▶ Challenge:
Show each line of the data below that has the string "bodies" in it.
══ Stored records
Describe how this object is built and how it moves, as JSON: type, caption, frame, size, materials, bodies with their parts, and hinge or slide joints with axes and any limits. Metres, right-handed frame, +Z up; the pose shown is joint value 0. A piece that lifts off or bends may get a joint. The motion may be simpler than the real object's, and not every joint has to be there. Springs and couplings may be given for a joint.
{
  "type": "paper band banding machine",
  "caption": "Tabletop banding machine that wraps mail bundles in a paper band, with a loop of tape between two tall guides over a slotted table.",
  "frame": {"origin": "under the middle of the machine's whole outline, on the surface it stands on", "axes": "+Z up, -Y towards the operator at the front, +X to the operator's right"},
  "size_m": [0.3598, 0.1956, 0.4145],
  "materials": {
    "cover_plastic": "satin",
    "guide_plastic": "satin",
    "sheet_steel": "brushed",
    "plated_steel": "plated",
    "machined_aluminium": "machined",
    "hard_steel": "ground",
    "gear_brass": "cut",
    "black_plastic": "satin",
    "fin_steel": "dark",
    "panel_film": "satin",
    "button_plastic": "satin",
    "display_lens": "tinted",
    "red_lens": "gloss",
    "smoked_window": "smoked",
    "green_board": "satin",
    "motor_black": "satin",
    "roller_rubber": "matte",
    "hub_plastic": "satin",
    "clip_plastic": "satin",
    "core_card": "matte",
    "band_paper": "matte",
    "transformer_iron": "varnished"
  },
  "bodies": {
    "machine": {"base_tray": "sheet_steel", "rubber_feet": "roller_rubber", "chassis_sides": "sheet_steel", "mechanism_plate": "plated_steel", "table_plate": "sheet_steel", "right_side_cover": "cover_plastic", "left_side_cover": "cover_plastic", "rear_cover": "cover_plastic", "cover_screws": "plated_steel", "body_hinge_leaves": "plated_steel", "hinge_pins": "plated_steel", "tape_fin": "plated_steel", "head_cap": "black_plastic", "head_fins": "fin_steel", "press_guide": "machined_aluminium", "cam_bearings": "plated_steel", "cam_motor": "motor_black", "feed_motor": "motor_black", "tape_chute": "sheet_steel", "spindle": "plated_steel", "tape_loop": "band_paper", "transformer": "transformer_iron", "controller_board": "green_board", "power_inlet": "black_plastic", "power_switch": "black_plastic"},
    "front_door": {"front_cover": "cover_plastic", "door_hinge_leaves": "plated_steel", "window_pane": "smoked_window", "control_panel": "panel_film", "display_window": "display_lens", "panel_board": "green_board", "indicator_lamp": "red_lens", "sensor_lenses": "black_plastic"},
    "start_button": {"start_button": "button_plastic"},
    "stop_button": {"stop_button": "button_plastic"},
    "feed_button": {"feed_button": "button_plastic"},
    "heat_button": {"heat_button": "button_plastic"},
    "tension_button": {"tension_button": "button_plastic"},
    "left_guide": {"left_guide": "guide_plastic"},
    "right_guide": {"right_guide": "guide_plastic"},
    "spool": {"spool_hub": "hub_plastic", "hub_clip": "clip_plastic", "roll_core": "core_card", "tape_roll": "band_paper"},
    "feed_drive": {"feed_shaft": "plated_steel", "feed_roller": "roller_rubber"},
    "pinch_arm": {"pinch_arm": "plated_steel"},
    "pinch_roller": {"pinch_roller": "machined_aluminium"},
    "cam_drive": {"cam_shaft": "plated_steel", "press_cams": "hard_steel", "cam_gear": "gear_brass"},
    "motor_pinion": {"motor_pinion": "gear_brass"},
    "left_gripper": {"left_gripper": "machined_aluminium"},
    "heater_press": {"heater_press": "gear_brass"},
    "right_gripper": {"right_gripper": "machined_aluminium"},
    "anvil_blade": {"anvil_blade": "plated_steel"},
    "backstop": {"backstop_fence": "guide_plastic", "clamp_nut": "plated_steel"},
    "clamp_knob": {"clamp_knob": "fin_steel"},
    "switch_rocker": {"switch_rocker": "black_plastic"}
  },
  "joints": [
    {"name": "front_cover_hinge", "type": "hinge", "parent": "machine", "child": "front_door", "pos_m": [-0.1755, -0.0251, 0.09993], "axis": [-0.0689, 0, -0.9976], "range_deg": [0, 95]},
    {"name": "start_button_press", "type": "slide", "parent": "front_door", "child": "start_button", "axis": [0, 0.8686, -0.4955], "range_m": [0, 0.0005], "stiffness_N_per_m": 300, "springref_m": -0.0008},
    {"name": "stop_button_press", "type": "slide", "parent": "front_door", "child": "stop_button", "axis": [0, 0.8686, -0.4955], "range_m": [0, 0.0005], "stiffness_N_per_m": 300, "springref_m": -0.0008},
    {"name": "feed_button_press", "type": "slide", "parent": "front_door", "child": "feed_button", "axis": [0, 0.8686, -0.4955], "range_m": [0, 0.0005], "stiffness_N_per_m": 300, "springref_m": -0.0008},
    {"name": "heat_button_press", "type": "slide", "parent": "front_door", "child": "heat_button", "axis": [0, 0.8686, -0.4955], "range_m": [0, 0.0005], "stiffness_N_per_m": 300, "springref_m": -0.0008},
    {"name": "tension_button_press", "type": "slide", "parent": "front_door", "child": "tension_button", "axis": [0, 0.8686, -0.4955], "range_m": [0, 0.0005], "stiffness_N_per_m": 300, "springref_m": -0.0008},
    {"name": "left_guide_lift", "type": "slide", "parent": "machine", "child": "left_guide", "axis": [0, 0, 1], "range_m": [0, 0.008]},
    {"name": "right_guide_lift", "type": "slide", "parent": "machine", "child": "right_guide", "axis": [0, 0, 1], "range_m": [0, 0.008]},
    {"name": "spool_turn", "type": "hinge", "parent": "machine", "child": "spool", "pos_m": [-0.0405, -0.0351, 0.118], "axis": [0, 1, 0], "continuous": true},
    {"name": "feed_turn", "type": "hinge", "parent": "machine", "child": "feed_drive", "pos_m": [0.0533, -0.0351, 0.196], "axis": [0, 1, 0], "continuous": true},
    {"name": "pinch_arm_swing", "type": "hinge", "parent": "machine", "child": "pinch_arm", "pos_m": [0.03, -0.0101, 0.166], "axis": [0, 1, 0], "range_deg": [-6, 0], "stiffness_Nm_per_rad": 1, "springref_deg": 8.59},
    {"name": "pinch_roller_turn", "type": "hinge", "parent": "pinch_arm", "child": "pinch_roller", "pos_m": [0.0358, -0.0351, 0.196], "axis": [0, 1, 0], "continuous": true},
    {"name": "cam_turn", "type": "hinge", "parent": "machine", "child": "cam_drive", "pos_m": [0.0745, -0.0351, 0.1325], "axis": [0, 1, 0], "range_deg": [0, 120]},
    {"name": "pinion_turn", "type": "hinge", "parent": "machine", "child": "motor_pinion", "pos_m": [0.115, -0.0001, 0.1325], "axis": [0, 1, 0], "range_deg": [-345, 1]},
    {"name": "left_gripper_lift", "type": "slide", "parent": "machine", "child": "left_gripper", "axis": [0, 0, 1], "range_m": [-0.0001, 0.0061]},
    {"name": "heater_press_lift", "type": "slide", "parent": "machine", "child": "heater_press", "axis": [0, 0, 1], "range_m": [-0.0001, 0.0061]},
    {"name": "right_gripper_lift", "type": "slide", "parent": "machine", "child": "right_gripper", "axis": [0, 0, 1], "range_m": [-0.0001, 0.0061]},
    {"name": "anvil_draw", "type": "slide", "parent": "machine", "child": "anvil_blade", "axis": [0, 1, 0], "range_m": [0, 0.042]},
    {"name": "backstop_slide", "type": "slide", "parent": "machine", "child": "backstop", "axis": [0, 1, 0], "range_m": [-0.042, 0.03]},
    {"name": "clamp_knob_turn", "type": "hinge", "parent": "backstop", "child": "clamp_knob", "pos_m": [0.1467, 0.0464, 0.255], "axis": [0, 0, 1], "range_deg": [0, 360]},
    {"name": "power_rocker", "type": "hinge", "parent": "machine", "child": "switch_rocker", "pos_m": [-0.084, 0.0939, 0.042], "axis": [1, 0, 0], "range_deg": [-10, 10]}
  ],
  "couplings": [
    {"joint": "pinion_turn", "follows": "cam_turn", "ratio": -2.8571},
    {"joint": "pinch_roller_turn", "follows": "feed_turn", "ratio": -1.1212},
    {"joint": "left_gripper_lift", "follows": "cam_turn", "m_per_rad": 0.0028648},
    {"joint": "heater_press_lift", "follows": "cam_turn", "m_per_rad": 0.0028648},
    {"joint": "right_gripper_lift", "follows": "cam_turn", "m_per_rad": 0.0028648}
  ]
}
════
══ Stored records
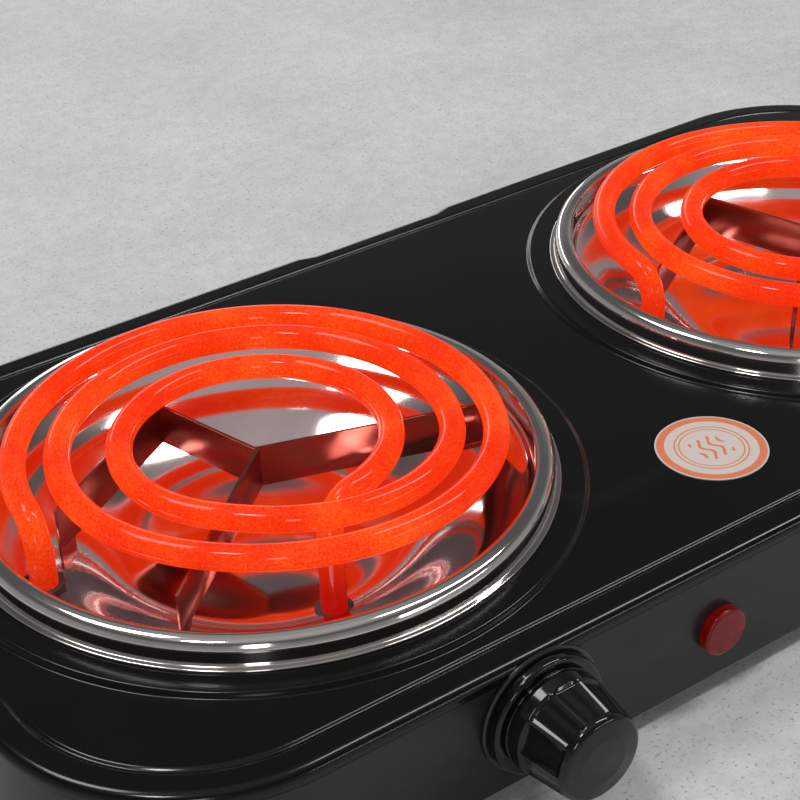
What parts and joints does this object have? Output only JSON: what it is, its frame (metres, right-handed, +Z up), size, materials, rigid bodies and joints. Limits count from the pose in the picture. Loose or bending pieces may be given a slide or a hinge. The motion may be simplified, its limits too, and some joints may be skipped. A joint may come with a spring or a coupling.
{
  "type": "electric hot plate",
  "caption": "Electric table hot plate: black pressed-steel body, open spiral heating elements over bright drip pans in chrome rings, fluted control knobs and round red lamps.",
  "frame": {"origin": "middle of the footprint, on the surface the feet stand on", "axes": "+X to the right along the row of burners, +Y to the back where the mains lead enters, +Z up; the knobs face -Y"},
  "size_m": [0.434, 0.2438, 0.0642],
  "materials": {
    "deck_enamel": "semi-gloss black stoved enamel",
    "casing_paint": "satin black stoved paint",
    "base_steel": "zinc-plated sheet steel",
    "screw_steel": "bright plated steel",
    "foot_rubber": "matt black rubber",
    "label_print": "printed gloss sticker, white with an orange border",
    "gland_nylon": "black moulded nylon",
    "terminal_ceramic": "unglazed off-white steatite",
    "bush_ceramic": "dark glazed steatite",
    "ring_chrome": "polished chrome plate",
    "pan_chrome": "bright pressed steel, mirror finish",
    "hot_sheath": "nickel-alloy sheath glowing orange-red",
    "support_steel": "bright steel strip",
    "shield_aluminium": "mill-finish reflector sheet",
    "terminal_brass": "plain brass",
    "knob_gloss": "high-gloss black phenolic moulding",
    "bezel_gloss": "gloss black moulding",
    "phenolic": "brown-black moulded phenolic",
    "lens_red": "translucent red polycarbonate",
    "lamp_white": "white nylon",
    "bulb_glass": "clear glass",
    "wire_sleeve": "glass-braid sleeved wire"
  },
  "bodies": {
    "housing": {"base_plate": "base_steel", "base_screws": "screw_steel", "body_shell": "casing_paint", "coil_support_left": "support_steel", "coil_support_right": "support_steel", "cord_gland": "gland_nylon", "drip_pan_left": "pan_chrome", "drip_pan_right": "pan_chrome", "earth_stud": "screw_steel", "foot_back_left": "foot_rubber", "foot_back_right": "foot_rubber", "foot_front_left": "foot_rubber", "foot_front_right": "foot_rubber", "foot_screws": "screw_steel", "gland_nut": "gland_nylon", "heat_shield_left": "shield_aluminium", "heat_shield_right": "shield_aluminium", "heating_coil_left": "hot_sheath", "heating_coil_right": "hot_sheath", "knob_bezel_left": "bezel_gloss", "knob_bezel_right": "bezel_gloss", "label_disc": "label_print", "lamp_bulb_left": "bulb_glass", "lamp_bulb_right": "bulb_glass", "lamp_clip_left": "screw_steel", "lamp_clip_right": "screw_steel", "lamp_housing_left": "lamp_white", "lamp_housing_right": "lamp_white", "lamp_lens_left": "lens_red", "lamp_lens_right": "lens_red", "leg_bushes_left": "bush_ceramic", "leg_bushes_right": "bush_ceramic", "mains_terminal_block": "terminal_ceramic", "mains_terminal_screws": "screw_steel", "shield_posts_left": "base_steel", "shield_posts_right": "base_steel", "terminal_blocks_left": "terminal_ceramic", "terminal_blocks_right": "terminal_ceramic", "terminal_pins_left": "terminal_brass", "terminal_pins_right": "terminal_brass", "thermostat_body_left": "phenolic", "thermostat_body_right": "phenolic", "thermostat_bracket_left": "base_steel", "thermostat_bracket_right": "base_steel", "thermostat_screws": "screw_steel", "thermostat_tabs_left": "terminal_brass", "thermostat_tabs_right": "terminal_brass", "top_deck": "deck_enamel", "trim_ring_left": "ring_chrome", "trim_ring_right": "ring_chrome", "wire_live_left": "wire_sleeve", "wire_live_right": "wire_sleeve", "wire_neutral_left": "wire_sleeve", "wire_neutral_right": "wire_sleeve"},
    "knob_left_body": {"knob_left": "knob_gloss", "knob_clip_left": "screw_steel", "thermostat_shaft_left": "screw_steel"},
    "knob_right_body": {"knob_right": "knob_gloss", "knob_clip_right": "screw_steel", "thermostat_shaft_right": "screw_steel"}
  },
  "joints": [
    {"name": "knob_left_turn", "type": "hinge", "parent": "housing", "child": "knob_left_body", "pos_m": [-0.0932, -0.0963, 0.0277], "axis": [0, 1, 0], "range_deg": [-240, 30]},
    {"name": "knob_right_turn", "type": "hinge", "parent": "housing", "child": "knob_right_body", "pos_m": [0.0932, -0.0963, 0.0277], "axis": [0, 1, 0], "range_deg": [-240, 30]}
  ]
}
════
▶ Exercise output:
Describe how this object is built and how it moves, as JSON: type, caption, frame, size, materials, bodies with their parts, and hinge or slide joints with axes and any limits. Metres, right-handed frame, +Z up; the pose shown is joint value 0. A piece that lifts off or bends may get a joint. The motion may be simpler than the real object's, and not every joint has to be there. Springs and couplings may be given for a joint.
  "bodies": {
What parts and joints does this object have? Output only JSON: what it is, its frame (metres, right-handed, +Z up), size, materials, rigid bodies and joints. Limits count from the pose in the picture. Loose or bending pieces may be given a slide or a hinge. The motion may be simplified, its limits too, and some joints may be skipped. A joint may come with a spring or a coupling.
  "bodies": {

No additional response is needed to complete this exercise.